SUPPLIED DATA
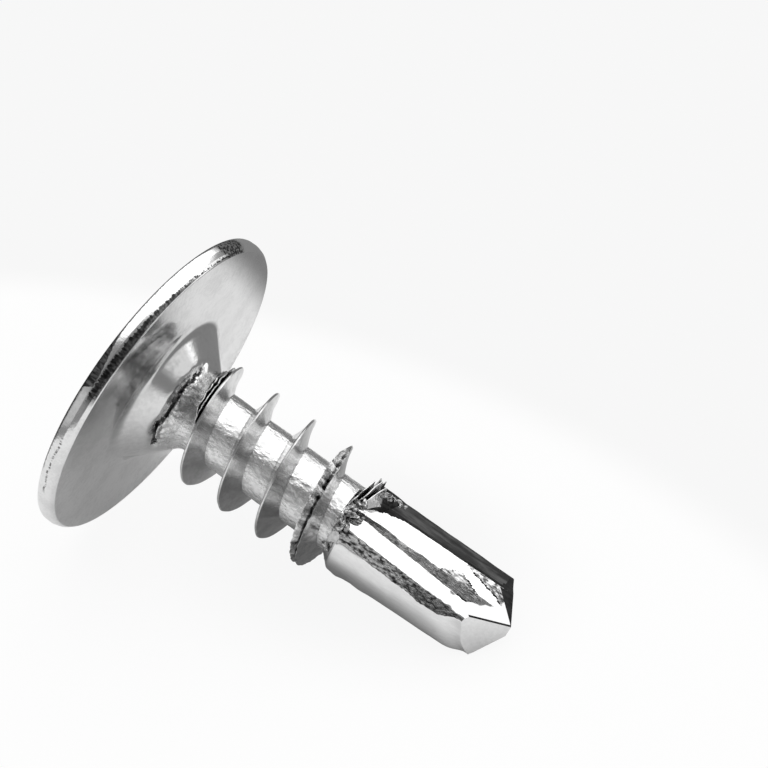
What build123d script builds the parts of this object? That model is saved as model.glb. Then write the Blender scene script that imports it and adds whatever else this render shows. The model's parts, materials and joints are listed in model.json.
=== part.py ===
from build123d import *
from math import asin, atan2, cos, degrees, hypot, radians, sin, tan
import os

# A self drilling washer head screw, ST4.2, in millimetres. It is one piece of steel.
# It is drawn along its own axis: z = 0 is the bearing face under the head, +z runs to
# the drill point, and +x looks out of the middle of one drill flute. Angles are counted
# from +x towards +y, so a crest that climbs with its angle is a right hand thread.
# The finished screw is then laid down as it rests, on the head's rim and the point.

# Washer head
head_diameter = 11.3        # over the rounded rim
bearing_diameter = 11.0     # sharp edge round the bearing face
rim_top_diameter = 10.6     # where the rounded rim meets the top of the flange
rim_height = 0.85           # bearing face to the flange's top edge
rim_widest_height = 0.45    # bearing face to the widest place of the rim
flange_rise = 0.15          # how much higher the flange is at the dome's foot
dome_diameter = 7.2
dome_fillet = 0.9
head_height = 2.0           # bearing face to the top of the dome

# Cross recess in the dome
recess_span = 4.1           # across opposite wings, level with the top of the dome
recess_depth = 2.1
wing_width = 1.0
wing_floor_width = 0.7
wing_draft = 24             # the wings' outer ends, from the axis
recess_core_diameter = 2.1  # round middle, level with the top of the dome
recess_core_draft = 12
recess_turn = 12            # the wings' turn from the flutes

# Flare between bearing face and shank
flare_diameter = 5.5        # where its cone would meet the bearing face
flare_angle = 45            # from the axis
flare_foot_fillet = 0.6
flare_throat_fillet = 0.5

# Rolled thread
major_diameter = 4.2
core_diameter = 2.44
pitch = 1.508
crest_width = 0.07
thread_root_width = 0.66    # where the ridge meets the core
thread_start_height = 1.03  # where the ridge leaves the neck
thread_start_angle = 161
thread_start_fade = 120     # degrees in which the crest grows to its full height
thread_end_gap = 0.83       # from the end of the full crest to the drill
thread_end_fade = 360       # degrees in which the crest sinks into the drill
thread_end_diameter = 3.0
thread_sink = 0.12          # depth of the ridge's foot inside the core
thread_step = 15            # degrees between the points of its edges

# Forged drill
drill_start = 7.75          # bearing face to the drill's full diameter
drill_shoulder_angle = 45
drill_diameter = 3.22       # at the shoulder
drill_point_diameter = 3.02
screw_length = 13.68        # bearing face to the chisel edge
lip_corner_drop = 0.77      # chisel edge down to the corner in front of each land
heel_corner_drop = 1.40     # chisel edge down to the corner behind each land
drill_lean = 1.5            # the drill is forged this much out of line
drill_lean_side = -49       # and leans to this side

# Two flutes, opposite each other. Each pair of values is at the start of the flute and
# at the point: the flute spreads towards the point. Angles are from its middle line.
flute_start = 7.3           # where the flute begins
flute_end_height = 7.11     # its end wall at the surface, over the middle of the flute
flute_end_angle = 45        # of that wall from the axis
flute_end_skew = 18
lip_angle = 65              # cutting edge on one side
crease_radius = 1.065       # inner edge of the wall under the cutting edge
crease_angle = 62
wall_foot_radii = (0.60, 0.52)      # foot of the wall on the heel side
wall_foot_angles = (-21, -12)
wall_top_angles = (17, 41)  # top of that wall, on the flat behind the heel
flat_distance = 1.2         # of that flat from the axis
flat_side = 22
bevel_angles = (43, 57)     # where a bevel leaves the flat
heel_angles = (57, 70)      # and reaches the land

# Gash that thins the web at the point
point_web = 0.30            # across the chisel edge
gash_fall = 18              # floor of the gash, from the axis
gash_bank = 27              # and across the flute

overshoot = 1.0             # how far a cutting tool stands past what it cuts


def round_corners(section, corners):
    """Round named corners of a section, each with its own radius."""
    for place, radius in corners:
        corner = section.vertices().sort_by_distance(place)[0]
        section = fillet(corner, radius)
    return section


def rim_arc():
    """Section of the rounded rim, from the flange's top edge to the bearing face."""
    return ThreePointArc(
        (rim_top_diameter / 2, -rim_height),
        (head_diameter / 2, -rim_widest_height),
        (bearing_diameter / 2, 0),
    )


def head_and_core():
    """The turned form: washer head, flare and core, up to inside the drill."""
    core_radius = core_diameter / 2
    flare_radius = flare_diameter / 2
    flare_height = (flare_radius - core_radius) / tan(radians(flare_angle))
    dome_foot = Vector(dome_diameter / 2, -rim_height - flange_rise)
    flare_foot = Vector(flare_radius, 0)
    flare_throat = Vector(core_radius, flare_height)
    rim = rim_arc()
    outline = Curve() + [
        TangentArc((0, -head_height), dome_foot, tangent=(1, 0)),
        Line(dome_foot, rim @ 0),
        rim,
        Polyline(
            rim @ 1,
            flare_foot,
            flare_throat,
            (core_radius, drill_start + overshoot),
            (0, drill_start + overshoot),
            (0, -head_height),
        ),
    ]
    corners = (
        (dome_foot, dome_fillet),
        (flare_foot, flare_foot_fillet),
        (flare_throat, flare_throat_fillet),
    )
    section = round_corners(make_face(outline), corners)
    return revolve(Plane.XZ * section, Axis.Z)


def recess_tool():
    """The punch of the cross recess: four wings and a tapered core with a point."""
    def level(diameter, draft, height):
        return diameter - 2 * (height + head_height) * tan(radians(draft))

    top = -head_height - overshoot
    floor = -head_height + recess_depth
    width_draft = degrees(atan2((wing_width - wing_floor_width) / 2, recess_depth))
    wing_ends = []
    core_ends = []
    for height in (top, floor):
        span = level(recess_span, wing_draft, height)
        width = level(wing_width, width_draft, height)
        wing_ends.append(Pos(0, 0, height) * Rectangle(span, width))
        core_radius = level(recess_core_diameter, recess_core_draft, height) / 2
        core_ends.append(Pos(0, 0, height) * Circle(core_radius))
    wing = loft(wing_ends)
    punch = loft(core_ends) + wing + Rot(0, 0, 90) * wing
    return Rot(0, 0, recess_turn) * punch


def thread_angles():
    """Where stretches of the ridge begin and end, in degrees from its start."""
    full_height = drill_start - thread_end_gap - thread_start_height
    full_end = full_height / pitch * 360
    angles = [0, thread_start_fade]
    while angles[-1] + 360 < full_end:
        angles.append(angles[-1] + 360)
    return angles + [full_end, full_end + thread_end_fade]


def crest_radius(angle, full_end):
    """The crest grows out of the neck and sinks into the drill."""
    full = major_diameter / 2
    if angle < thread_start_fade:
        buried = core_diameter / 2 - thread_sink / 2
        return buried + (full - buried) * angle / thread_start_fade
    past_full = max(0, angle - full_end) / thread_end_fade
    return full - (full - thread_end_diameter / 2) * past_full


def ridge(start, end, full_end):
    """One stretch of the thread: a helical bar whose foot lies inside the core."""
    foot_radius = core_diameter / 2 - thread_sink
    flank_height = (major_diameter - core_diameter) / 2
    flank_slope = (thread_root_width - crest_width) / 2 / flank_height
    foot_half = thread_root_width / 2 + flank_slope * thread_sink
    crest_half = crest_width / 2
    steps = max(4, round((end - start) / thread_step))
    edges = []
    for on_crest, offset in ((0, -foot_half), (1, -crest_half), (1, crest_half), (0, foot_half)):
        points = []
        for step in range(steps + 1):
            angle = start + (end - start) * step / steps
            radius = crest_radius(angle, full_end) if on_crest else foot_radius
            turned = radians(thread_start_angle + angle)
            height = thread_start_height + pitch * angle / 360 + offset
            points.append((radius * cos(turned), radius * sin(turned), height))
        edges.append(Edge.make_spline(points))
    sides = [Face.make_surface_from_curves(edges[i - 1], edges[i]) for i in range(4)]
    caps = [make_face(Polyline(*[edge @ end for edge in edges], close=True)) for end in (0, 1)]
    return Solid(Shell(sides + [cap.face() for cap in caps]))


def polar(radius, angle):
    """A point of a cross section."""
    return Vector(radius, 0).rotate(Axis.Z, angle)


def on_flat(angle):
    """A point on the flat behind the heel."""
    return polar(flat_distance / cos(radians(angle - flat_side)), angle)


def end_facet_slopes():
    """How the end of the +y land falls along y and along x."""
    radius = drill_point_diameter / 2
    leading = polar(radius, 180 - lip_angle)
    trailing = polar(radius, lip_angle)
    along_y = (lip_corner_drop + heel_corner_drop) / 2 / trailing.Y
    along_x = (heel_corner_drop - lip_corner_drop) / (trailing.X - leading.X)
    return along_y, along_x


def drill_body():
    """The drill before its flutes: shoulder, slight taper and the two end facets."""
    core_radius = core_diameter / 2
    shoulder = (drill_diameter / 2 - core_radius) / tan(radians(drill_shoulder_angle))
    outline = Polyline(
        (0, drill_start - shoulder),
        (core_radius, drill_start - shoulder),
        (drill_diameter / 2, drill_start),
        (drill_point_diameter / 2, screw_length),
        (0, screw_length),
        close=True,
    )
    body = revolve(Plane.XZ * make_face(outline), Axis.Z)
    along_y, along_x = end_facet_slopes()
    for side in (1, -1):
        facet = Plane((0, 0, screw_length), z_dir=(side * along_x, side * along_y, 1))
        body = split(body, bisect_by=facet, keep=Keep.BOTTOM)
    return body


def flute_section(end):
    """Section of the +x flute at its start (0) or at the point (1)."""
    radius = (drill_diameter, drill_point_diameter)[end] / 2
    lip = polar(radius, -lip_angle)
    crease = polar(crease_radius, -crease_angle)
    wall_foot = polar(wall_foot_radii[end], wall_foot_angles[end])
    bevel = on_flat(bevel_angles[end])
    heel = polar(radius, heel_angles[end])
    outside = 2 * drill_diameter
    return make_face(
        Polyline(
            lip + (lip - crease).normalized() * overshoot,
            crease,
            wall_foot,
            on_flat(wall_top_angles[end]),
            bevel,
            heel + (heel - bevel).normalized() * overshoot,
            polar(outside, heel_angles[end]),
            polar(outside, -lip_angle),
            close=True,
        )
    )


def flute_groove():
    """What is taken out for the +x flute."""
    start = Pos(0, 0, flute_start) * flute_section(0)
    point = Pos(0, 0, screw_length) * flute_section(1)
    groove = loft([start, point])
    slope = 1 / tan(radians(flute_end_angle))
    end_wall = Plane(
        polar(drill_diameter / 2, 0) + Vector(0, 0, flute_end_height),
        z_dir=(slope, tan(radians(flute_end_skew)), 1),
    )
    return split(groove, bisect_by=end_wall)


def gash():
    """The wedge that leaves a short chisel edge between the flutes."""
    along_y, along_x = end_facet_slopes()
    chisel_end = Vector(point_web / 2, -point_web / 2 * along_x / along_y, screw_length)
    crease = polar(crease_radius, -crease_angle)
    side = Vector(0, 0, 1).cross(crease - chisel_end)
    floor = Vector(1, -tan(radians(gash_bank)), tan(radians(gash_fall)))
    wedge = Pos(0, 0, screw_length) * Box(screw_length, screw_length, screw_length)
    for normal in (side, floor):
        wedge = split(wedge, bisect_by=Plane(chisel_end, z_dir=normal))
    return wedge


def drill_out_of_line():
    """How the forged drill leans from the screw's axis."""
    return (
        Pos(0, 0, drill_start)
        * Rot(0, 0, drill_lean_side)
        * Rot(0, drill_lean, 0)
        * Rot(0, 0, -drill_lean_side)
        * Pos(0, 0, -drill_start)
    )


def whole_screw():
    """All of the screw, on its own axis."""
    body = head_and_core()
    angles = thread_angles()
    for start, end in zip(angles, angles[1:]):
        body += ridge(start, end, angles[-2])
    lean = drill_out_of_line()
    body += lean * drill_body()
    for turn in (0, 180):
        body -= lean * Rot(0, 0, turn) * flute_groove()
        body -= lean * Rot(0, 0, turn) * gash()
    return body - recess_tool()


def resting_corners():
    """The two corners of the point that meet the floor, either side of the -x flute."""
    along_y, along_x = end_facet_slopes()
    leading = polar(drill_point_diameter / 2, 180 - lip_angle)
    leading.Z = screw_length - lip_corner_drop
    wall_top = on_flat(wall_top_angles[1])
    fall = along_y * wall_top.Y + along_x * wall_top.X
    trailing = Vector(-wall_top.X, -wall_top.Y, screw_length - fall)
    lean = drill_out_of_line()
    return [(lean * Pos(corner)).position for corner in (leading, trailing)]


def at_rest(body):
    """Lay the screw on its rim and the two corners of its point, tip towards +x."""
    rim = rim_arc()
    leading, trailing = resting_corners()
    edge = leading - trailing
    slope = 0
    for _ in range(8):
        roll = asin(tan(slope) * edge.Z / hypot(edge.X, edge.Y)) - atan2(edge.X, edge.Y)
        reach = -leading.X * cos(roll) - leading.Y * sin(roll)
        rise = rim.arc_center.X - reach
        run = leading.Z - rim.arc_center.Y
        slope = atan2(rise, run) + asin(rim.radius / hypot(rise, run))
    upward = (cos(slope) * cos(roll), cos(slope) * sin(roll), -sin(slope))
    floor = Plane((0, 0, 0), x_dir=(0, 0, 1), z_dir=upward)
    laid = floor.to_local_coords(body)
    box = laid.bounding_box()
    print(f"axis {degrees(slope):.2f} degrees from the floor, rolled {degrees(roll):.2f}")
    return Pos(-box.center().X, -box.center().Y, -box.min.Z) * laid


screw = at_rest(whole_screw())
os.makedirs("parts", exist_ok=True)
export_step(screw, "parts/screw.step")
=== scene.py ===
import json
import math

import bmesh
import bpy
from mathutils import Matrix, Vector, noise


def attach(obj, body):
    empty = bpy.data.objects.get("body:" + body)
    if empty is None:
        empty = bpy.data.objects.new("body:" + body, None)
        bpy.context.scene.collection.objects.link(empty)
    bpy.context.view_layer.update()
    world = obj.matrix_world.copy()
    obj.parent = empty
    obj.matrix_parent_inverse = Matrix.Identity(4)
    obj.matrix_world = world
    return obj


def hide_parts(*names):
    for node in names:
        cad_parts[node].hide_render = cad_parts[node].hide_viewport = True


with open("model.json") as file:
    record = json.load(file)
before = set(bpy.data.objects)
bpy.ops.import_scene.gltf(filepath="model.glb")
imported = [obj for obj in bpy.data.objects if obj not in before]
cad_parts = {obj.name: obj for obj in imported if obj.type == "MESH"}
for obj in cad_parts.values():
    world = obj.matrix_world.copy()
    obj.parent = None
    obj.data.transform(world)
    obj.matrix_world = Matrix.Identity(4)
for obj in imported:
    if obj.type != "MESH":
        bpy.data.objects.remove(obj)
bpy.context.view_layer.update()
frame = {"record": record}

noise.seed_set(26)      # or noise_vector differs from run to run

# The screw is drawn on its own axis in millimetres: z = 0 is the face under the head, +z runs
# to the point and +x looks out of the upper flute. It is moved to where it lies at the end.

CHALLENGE
Print from the first line through the line that contains "head_height = 2.0", please, including both, and leave out every line outside that stretch.

SOLVED EXERCISE
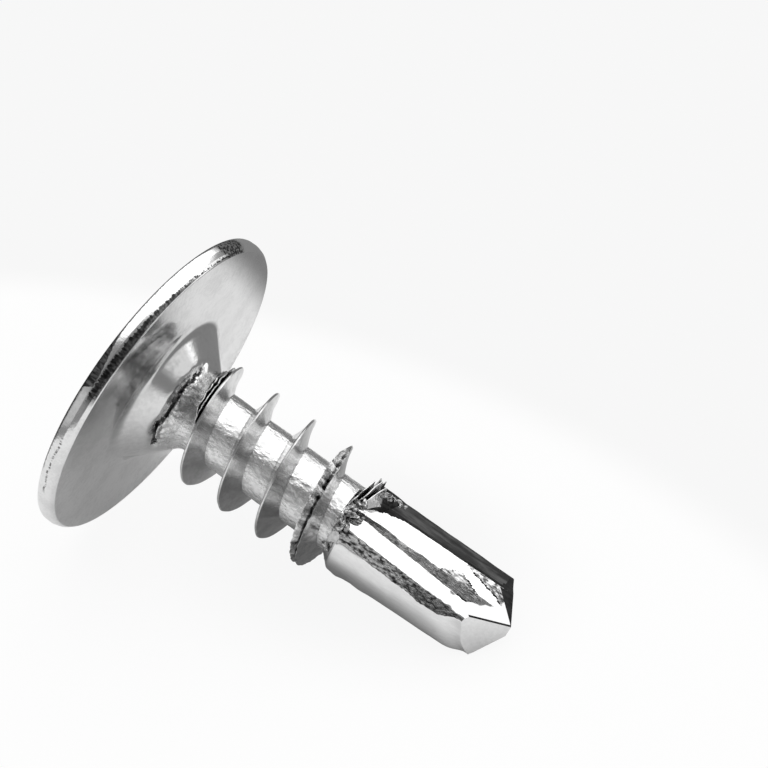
What build123d script builds the parts of this object? That model is saved as model.glb. Then write the Blender scene script that imports it and adds whatever else this render shows. The model's parts, materials and joints are listed in model.json.
=== part.py ===
from build123d import *
from math import asin, atan2, cos, degrees, hypot, radians, sin, tan
import os

# A self drilling washer head screw, ST4.2, in millimetres. It is one piece of steel.
# It is drawn along its own axis: z = 0 is the bearing face under the head, +z runs to
# the drill point, and +x looks out of the middle of one drill flute. Angles are counted
# from +x towards +y, so a crest that climbs with its angle is a right hand thread.
# The finished screw is then laid down as it rests, on the head's rim and the point.

# Washer head
head_diameter = 11.3        # over the rounded rim
bearing_diameter = 11.0     # sharp edge round the bearing face
rim_top_diameter = 10.6     # where the rounded rim meets the top of the flange
rim_height = 0.85           # bearing face to the flange's top edge
rim_widest_height = 0.45    # bearing face to the widest place of the rim
flange_rise = 0.15          # how much higher the flange is at the dome's foot
dome_diameter = 7.2
dome_fillet = 0.9
head_height = 2.0           # bearing face to the top of the dome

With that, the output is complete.